What is an eSIM?



You might know what a SIM card is, but what exactly is an eSIM, and how can you use it? Read this article to find out.

Most of us are familiar with SIM cards, having switched them in and out of phones when we’ve bought a new handset, signed a new contract, or changed our Pay As You Go provider. But what is an eSIM?

An eSIM is not a detachable card, like a regular SIM. Instead, the SIM circuitry architecture is soldered into the phone itself and you can change your network using the handset’s software instead of switching out the physical card. This means that you can change your network provider just by contacting them, without having to open up the SIM tray and change the card, and from there you can use your phone as normal, making calls and texts just as you would if a SIM card had been inserted.

What are the advantages of an eSIM?

First of all, a clear advantage of an eSIM is that you don’t have to go through the rigmarole of inserting an actual SIM card, or replacing your old one. This is especially useful if you’d like to switch to a new mobile network.

On top of that, you can store more than one network on the same eSIM. That means that if your coverage from one network is lacking, then you can simply choose an alternative which may provide better coverage for the area you find yourself in.

What are the disadvantages of an eSIM?

The main problem with an eSIM is that if your phone malfunctions then the data from the eSIM may not be recoverable, whereas it is likely that you’d be able to recover a physical SIM card under similar circumstances.

Is an eSIM secure?

eSIMs offer some perks, but in the past they have attracted some security concerns. We spoke to two security experts about eSIM security to get their professional take on the matter. Speaking to Trusted Reviews, Chris Hauk, Consumer Privacy Champion at Pixel Privacy gave the following assessment of the security of eSIMs:

“While there are advantages to eSIMs, there are also a few drawbacks that I’m aware of. If you are using a physical SIM, you can easily transfer it to another device if yours is damaged or if you buy a new handset. eSIMS cannot be pulled from a device, forcing users to rely on cloud storage or other ways to preserve your contact information, messages, and other important information. This increases the chances of having your data being exposed in data breaches,” he said.
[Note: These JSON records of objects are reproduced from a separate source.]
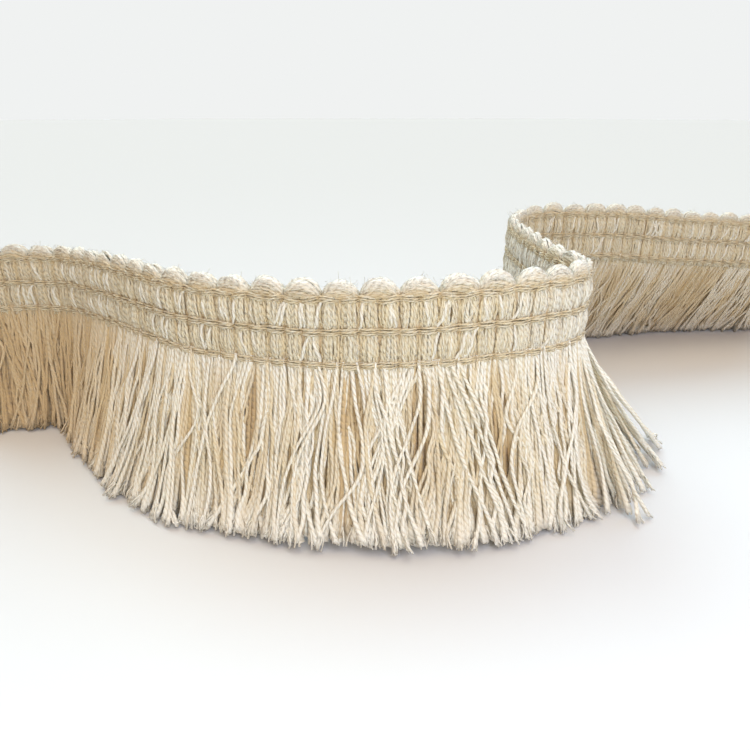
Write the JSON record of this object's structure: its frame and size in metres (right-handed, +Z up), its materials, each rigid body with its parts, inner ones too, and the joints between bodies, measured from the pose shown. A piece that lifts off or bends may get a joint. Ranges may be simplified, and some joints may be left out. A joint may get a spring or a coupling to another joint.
{
  "type": "tassel fringe trim",
  "caption": "Cotton brush fringe with a scalloped woven heading and a dense skirt of twisted strands, standing in an open wave.",
  "frame": {"origin": "on the ground, under the middle of the standing trim", "axes": "+X along the length from one cut end to the other, +Y towards the rear turn, +Z up from the strand tips to the loops"},
  "size_m": [0.2976, 0.1588, 0.0628],
  "materials": {
    "heading_yarn": "natural cream cotton yarn, matt, tightly woven",
    "skirt_yarn": "natural cream cotton yarn, matt, loose two-ply twist with frayed pale tips"
  },
  "bodies": {
    "root": {"heading": "heading_yarn", "fringe_01": "skirt_yarn", "fringe_02": "skirt_yarn", "fringe_03": "skirt_yarn", "fringe_04": "skirt_yarn", "fringe_05": "skirt_yarn", "fringe_06": "skirt_yarn", "fringe_07": "skirt_yarn", "fringe_08": "skirt_yarn", "fringe_09": "skirt_yarn", "fringe_10": "skirt_yarn", "fringe_11": "skirt_yarn", "fringe_12": "skirt_yarn"}
  },
  "joints": []
}
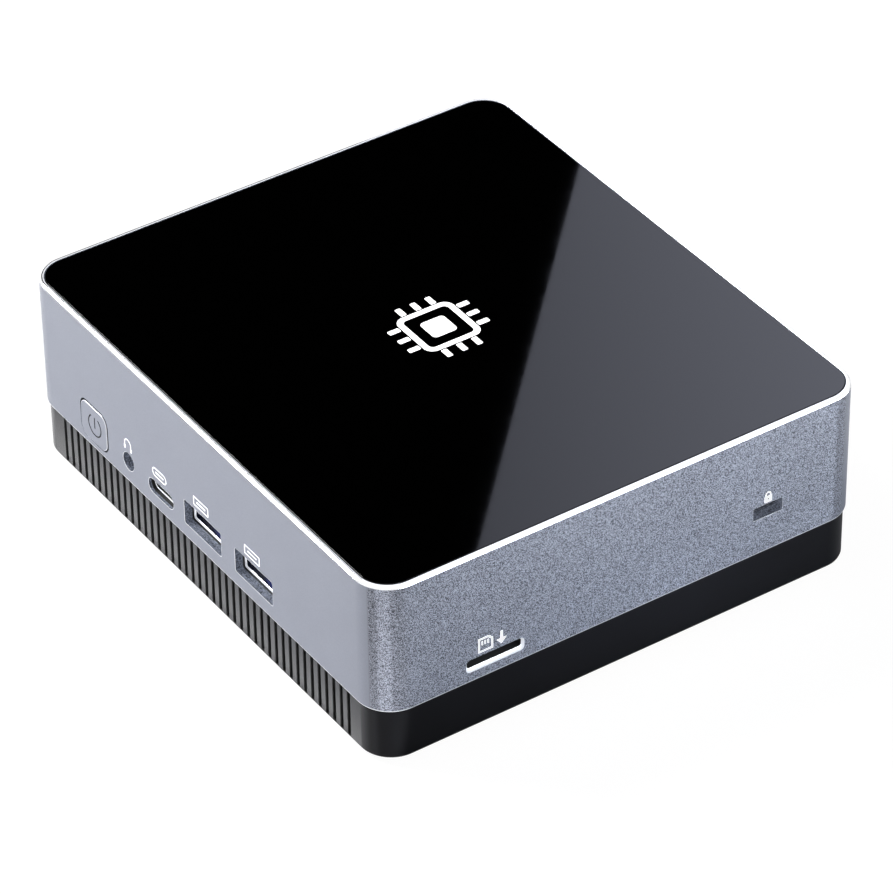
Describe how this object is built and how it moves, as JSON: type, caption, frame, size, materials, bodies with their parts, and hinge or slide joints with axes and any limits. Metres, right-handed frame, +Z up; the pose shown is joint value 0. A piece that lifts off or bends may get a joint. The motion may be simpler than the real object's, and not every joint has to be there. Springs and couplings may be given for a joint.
{
  "type": "mini pc",
  "caption": "Small square desktop computer: silver metal housing with a glossy black top, ribbed black base, front ports and a flush power button, card slot and lock slot on the side.",
  "frame": {"origin": "on the desk, under the middle of the case", "axes": "+Z up, -Y out of the front with the ports, +X out of the side with the card slot"},
  "size_m": [0.126, 0.1124, 0.0427],
  "materials": {
    "anodised_silver": "bead-blasted, anodised blue-silver, with polished chamfers",
    "black_panel": "high gloss, opaque black",
    "black_plastic": "satin moulded",
    "black_rubber": "matte",
    "blackened_steel": "black oxide",
    "plated_steel": "nickel plated",
    "blue_insulator": "moulded",
    "black_insulator": "moulded",
    "circuit_board": "solder mask",
    "processor_package": "laminate and silicon",
    "copper": null,
    "bare_aluminium": "bare",
    "brass": "machined"
  },
  "bodies": {
    "case": {"audio_jack": "black_insulator", "board_screw_1": "blackened_steel", "board_screw_2": "blackened_steel", "bottom_cover": "black_plastic", "bracket_insert_1": "brass", "bracket_insert_2": "brass", "card_socket": "plated_steel", "coin_cell": "plated_steel", "coin_cell_holder": "black_insulator", "cold_plate": "copper", "cover_screw_1": "blackened_steel", "cover_screw_2": "blackened_steel", "cover_screw_3": "blackened_steel", "cover_screw_4": "blackened_steel", "dc_inlet": "black_insulator", "fan_housing": "black_plastic", "fan_lid": "blackened_steel", "fan_motor": "copper", "fin_stack": "bare_aluminium", "foot_1": "black_rubber", "foot_2": "black_rubber", "foot_3": "black_rubber", "foot_4": "black_rubber", "hdmi_1": "plated_steel", "hdmi_2": "plated_steel", "heat_pipe_1": "copper", "heat_pipe_2": "copper", "lan_jack": "plated_steel", "lock_plate": "plated_steel", "mainboard": "circuit_board", "memory_module_1": "circuit_board", "memory_module_2": "circuit_board", "memory_socket_1": "black_insulator", "memory_socket_2": "black_insulator", "processor": "processor_package", "rear_plate": "black_plastic", "ssd": "circuit_board", "ssd_screw": "plated_steel", "ssd_socket": "black_insulator", "ssd_standoff": "brass", "switch_body": "plated_steel", "top_housing": "anodised_silver", "top_panel": "black_panel", "usb_a_front_1_core": "blue_insulator", "usb_a_front_1_shell": "plated_steel", "usb_a_front_2_core": "blue_insulator", "usb_a_front_2_shell": "plated_steel", "usb_a_rear_1_core": "blue_insulator", "usb_a_rear_1_shell": "plated_steel", "usb_a_rear_2_core": "blue_insulator", "usb_a_rear_2_shell": "plated_steel", "usb_c_front_core": "black_insulator", "usb_c_front_shell": "plated_steel", "wifi_card": "circuit_board", "wifi_socket": "black_insulator"},
    "power_button": {"power_button": "anodised_silver"},
    "switch_plunger": {"switch_plunger": "black_insulator"},
    "fan": {"fan_rotor": "black_insulator"},
    "card_slider": {"card_slider": "black_insulator"}
  },
  "joints": [
    {"name": "power_button_press", "type": "slide", "parent": "case", "child": "power_button", "axis": [0, 1, 0], "range_m": [0, 0.0004], "stiffness_N_per_m": 3000},
    {"name": "switch_press", "type": "slide", "parent": "case", "child": "switch_plunger", "axis": [0, 1, 0], "range_m": [0, 0.0004]},
    {"name": "card_push", "type": "slide", "parent": "case", "child": "card_slider", "axis": [-1, 0, 0], "range_m": [0, 0.0012], "stiffness_N_per_m": 200},
    {"name": "fan_spin", "type": "hinge", "parent": "case", "child": "fan", "pos_m": [-0.003, -0.015, 0.03075], "axis": [0, 0, 1], "continuous": true}
  ],
  "couplings": [
    {"joint": "switch_press", "follows": "power_button_press", "ratio": 1}
  ]
}
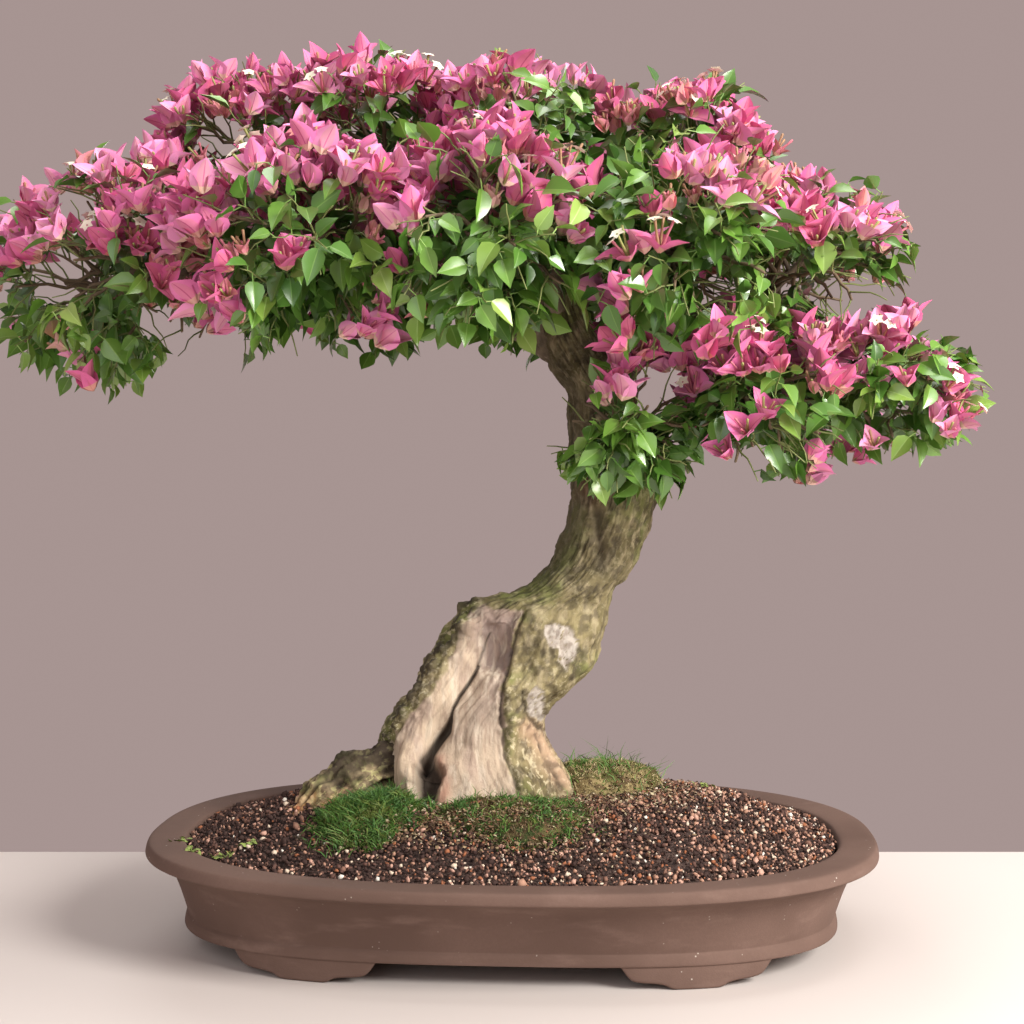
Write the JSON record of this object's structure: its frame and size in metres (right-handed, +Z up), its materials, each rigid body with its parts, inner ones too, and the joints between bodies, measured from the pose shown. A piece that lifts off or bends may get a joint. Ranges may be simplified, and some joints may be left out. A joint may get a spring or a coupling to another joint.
{
  "type": "bougainvillea bonsai",
  "caption": "Bougainvillea grown as a leaning bonsai with a spreading flowering canopy, planted in a long low oval clay pot with feet.",
  "frame": {"origin": "on the ground plane under the middle of the whole plant's box; the pot's feet stand on that plane, with the pot's own middle 34 mm to the right of the origin and 15 mm in front of it", "axes": "+X runs along the pot's long side, to the right as seen from the front; +Y points away from the front; +Z is up"},
  "size_m": [0.7257, 0.4701, 0.6512],
  "materials": {
    "clay": "matte",
    "grit": "matte",
    "moss": "matte",
    "bark": "matte",
    "bough_bark": "matte",
    "dead_wood": "matte",
    "foliage": "satin",
    "bract": "satin",
    "star_flower": "satin"
  },
  "bodies": {
    "root": {"bough_centre_back": "bough_bark", "bough_centre_front": "bough_bark", "bough_centre_top": "bough_bark", "bough_left_back": "bough_bark", "bough_left_front": "bough_bark", "bough_left_tip": "bough_bark", "bough_left_top": "bough_bark", "bough_low_back": "bough_bark", "bough_low_front": "bough_bark", "bough_low_middle": "bough_bark", "bough_low_right": "bough_bark", "bough_midleft_back": "bough_bark", "bough_midleft_front": "bough_bark", "bough_midleft_top": "bough_bark", "bough_outer_back": "bough_bark", "bough_outer_upper": "bough_bark", "bough_right_back": "bough_bark", "bough_right_front": "bough_bark", "bough_right_top": "bough_bark", "foliage_centre_back": "foliage", "foliage_centre_front": "foliage", "foliage_centre_top": "foliage", "foliage_left_back": "foliage", "foliage_left_front": "foliage", "foliage_left_tip": "foliage", "foliage_left_top": "foliage", "foliage_low_back": "foliage", "foliage_low_front": "foliage", "foliage_low_middle": "foliage", "foliage_low_right": "foliage", "foliage_midleft_back": "foliage", "foliage_midleft_front": "foliage", "foliage_midleft_top": "foliage", "foliage_outer_back": "foliage", "foliage_outer_upper": "foliage", "foliage_right_back": "foliage", "foliage_right_front": "foliage", "foliage_right_top": "foliage", "grit": "grit", "moss_front": "moss", "moss_left": "moss", "moss_mound": "moss", "pot": "clay", "surface_root": "dead_wood", "trunk": "bark"}
  },
  "joints": []
}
“eSIMs also concern me when it comes to tracking users and their devices, as they cannot be physically removed from a handset to prevent a device from connecting to a cellular network, meaning it is difficult to prevent your phone from being tracked.”

Paul Bischoff, a Privacy Advocate at Comparitech, added they come with perks and drawbacks from a security perspective.

“Compared to a traditional SIM card, an eSIM improves your phone’s physical security by preventing port-out attacks. A port-out attack occurs when someone steals your phone and removes the SIM card. They place the SIM card into their own phone, or create a copy, to receive the victim’s calls and texts. These can include one-time passwords used for two-factor authentication, which can lead to more accounts being compromised. Because eSIMs can’t be removed, this attack isn’t possible,” he said.

“Unfortunately, eSIMs don’t do much to stop SIM-swap attacks. SIM swaps occur when an attacker poses as the victim and calls the victim’s mobile carrier or mobile phone store. They claim to have lost their phone and that they need to move their phone number to a new SIM card. If the carrier complies, then the attacker can receive the victim’s calls and SMS messages. An eSIM doesn’t do anything to prevent this.”

Which UK networks support eSIMs?

Currently, the following UK networks offer eSIM support; EE, Vodafone, O2, and Virgin Media. BT only supports eSIMs if you are a BT Business customer.

If you’re on a different network to the one above, you won’t be able to use an eSIM.

Check out the latest eSIM offers here

Can all phones support an eSIM?

Not all phones can support an eSIM. It remains a premium feature, so you will see it on the likes of the Samsung Galaxy S22, Google Pixel 6, or the iPhone 13, but if this is a desired feature for you then you should double-check whether or not it is present on a device before buying it.